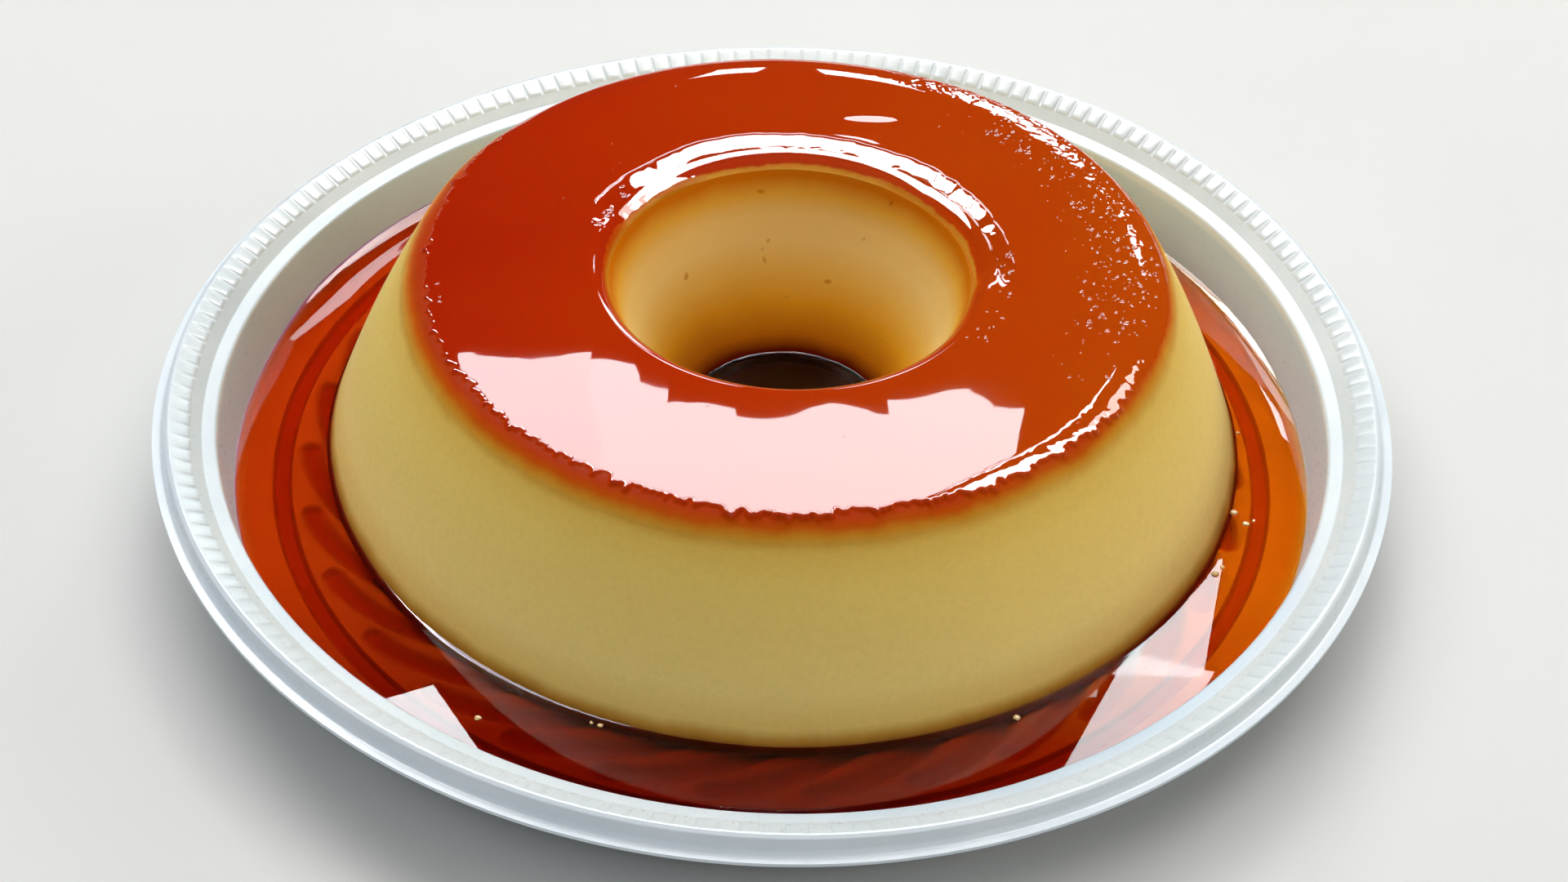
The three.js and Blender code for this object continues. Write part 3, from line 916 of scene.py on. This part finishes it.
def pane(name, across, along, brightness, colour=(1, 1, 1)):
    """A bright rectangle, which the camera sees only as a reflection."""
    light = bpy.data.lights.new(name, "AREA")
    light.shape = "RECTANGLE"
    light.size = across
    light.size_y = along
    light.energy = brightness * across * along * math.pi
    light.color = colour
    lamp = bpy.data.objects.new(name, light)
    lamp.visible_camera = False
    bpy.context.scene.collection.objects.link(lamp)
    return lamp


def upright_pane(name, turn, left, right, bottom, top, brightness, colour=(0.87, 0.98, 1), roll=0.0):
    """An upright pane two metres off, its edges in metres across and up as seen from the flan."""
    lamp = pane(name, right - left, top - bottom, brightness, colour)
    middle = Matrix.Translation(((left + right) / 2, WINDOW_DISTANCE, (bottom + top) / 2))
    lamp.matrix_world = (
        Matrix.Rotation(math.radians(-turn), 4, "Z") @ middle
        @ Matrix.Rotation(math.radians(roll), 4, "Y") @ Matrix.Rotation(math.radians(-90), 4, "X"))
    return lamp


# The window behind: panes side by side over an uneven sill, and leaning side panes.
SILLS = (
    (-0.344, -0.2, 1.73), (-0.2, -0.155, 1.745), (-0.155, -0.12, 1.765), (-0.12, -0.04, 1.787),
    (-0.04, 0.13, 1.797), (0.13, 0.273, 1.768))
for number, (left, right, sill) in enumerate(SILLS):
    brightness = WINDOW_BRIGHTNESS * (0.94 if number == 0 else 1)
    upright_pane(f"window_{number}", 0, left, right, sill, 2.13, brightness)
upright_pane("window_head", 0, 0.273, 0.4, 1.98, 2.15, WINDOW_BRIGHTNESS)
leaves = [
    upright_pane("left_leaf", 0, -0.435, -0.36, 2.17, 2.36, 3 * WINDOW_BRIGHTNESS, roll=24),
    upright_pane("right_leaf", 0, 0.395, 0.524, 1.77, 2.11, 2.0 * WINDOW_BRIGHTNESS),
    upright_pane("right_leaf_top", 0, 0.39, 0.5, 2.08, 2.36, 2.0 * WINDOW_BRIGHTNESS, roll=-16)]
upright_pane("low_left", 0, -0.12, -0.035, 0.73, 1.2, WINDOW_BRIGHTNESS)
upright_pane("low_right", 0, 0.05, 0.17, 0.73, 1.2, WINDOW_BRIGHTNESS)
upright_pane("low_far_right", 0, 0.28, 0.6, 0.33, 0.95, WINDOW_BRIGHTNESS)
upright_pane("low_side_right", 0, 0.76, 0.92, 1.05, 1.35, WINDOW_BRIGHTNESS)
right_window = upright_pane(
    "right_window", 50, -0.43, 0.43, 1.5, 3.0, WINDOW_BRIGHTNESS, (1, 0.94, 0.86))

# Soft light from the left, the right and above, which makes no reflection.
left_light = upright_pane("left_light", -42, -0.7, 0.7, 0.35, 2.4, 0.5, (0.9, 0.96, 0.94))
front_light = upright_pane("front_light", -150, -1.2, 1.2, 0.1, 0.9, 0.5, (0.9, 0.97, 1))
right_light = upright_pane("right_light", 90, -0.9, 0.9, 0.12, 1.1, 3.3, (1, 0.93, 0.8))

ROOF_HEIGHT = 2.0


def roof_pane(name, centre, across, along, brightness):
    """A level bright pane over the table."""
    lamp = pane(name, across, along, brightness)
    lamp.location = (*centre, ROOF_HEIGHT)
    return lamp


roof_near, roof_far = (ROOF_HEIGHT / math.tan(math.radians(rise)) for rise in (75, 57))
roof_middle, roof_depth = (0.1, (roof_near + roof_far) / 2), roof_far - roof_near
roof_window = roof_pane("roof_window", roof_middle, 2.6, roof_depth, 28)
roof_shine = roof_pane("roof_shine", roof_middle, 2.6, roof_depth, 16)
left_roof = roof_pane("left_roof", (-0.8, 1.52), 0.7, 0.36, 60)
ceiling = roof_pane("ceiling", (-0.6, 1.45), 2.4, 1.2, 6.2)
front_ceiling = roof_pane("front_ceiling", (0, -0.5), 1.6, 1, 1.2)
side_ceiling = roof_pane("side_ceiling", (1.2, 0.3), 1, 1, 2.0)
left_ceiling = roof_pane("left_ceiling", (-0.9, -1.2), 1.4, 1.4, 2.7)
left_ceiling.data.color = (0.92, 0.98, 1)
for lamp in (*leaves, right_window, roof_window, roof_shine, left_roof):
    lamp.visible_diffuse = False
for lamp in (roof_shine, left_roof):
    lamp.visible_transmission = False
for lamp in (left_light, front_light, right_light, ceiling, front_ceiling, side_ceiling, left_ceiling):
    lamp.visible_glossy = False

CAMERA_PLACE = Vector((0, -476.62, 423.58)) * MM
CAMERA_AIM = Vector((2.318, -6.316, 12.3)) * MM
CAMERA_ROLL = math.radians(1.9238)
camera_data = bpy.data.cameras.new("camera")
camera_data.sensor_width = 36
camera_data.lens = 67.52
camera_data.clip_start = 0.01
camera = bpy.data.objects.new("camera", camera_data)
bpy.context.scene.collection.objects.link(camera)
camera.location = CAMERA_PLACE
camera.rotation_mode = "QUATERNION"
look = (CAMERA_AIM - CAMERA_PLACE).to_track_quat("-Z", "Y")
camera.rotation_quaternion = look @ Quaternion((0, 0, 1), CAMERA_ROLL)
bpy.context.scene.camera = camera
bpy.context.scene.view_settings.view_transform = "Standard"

· · · ·

» **Goal**: Using the data above, repeat every line exactly.

» **The result**:
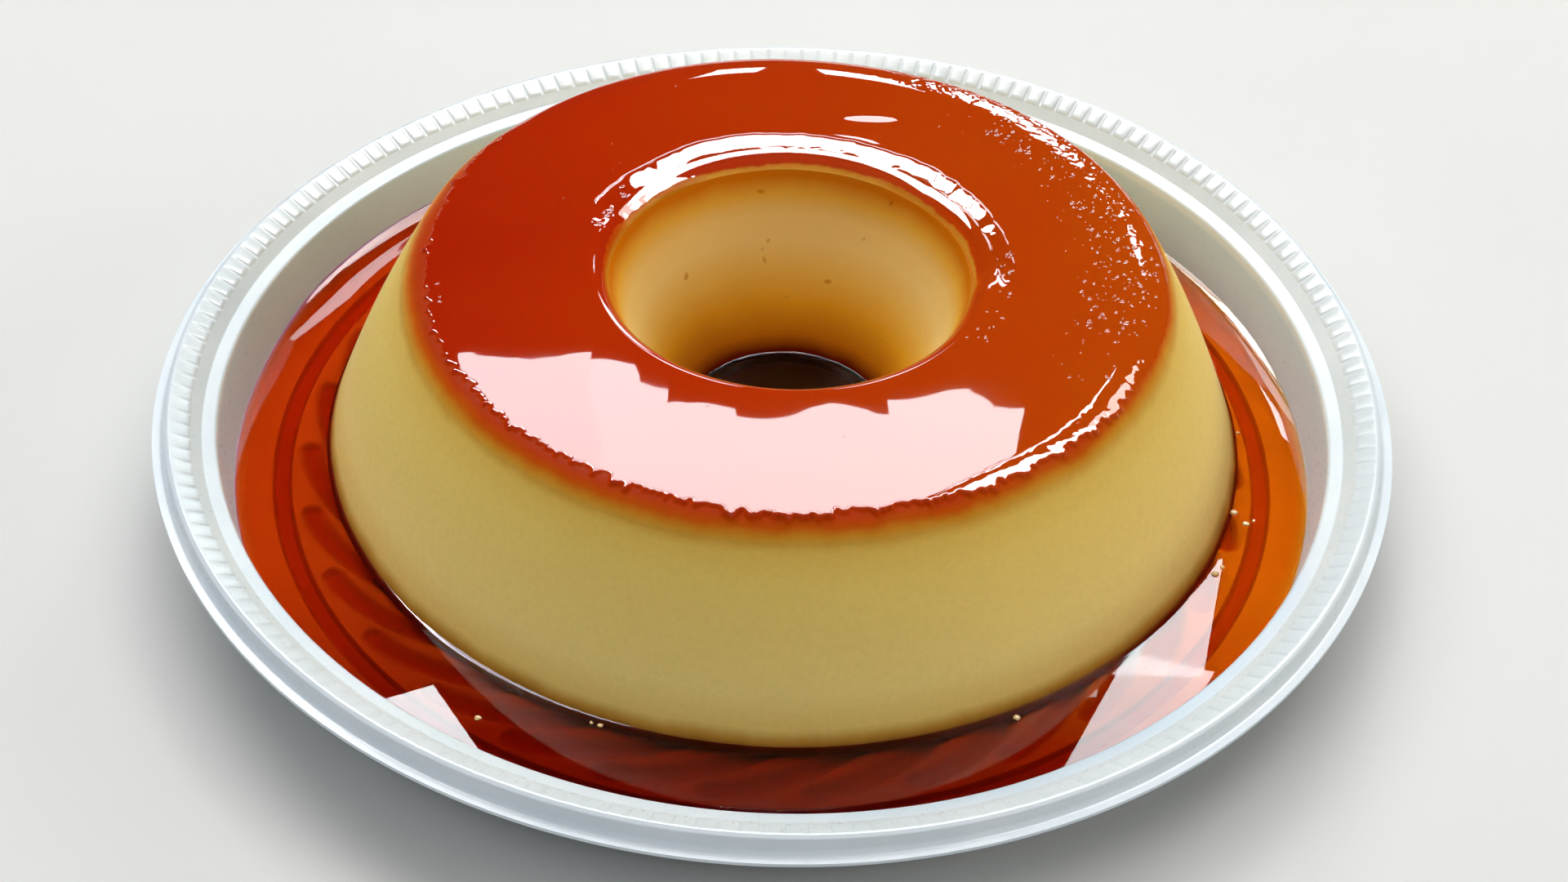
The three.js and Blender code for this object continues. Write part 3, from line 916 of scene.py on. This part finishes it.
def pane(name, across, along, brightness, colour=(1, 1, 1)):
    """A bright rectangle, which the camera sees only as a reflection."""
    light = bpy.data.lights.new(name, "AREA")
    light.shape = "RECTANGLE"
    light.size = across
    light.size_y = along
    light.energy = brightness * across * along * math.pi
    light.color = colour
    lamp = bpy.data.objects.new(name, light)
    lamp.visible_camera = False
    bpy.context.scene.collection.objects.link(lamp)
    return lamp


def upright_pane(name, turn, left, right, bottom, top, brightness, colour=(0.87, 0.98, 1), roll=0.0):
    """An upright pane two metres off, its edges in metres across and up as seen from the flan."""
    lamp = pane(name, right - left, top - bottom, brightness, colour)
    middle = Matrix.Translation(((left + right) / 2, WINDOW_DISTANCE, (bottom + top) / 2))
    lamp.matrix_world = (
        Matrix.Rotation(math.radians(-turn), 4, "Z") @ middle
        @ Matrix.Rotation(math.radians(roll), 4, "Y") @ Matrix.Rotation(math.radians(-90), 4, "X"))
    return lamp


# The window behind: panes side by side over an uneven sill, and leaning side panes.
SILLS = (
    (-0.344, -0.2, 1.73), (-0.2, -0.155, 1.745), (-0.155, -0.12, 1.765), (-0.12, -0.04, 1.787),
    (-0.04, 0.13, 1.797), (0.13, 0.273, 1.768))
for number, (left, right, sill) in enumerate(SILLS):
    brightness = WINDOW_BRIGHTNESS * (0.94 if number == 0 else 1)
    upright_pane(f"window_{number}", 0, left, right, sill, 2.13, brightness)
upright_pane("window_head", 0, 0.273, 0.4, 1.98, 2.15, WINDOW_BRIGHTNESS)
leaves = [
    upright_pane("left_leaf", 0, -0.435, -0.36, 2.17, 2.36, 3 * WINDOW_BRIGHTNESS, roll=24),
    upright_pane("right_leaf", 0, 0.395, 0.524, 1.77, 2.11, 2.0 * WINDOW_BRIGHTNESS),
    upright_pane("right_leaf_top", 0, 0.39, 0.5, 2.08, 2.36, 2.0 * WINDOW_BRIGHTNESS, roll=-16)]
upright_pane("low_left", 0, -0.12, -0.035, 0.73, 1.2, WINDOW_BRIGHTNESS)
upright_pane("low_right", 0, 0.05, 0.17, 0.73, 1.2, WINDOW_BRIGHTNESS)
upright_pane("low_far_right", 0, 0.28, 0.6, 0.33, 0.95, WINDOW_BRIGHTNESS)
upright_pane("low_side_right", 0, 0.76, 0.92, 1.05, 1.35, WINDOW_BRIGHTNESS)
right_window = upright_pane(
    "right_window", 50, -0.43, 0.43, 1.5, 3.0, WINDOW_BRIGHTNESS, (1, 0.94, 0.86))

# Soft light from the left, the right and above, which makes no reflection.
left_light = upright_pane("left_light", -42, -0.7, 0.7, 0.35, 2.4, 0.5, (0.9, 0.96, 0.94))
front_light = upright_pane("front_light", -150, -1.2, 1.2, 0.1, 0.9, 0.5, (0.9, 0.97, 1))
right_light = upright_pane("right_light", 90, -0.9, 0.9, 0.12, 1.1, 3.3, (1, 0.93, 0.8))

ROOF_HEIGHT = 2.0


def roof_pane(name, centre, across, along, brightness):
    """A level bright pane over the table."""
    lamp = pane(name, across, along, brightness)
    lamp.location = (*centre, ROOF_HEIGHT)
    return lamp


roof_near, roof_far = (ROOF_HEIGHT / math.tan(math.radians(rise)) for rise in (75, 57))
roof_middle, roof_depth = (0.1, (roof_near + roof_far) / 2), roof_far - roof_near
roof_window = roof_pane("roof_window", roof_middle, 2.6, roof_depth, 28)
roof_shine = roof_pane("roof_shine", roof_middle, 2.6, roof_depth, 16)
left_roof = roof_pane("left_roof", (-0.8, 1.52), 0.7, 0.36, 60)
ceiling = roof_pane("ceiling", (-0.6, 1.45), 2.4, 1.2, 6.2)
front_ceiling = roof_pane("front_ceiling", (0, -0.5), 1.6, 1, 1.2)
side_ceiling = roof_pane("side_ceiling", (1.2, 0.3), 1, 1, 2.0)
left_ceiling = roof_pane("left_ceiling", (-0.9, -1.2), 1.4, 1.4, 2.7)
left_ceiling.data.color = (0.92, 0.98, 1)
for lamp in (*leaves, right_window, roof_window, roof_shine, left_roof):
    lamp.visible_diffuse = False
for lamp in (roof_shine, left_roof):
    lamp.visible_transmission = False
for lamp in (left_light, front_light, right_light, ceiling, front_ceiling, side_ceiling, left_ceiling):
    lamp.visible_glossy = False

CAMERA_PLACE = Vector((0, -476.62, 423.58)) * MM
CAMERA_AIM = Vector((2.318, -6.316, 12.3)) * MM
CAMERA_ROLL = math.radians(1.9238)
camera_data = bpy.data.cameras.new("camera")
camera_data.sensor_width = 36
camera_data.lens = 67.52
camera_data.clip_start = 0.01
camera = bpy.data.objects.new("camera", camera_data)
bpy.context.scene.collection.objects.link(camera)
camera.location = CAMERA_PLACE
camera.rotation_mode = "QUATERNION"
look = (CAMERA_AIM - CAMERA_PLACE).to_track_quat("-Z", "Y")
camera.rotation_quaternion = look @ Quaternion((0, 0, 1), CAMERA_ROLL)
bpy.context.scene.camera = camera
bpy.context.scene.view_settings.view_transform = "Standard"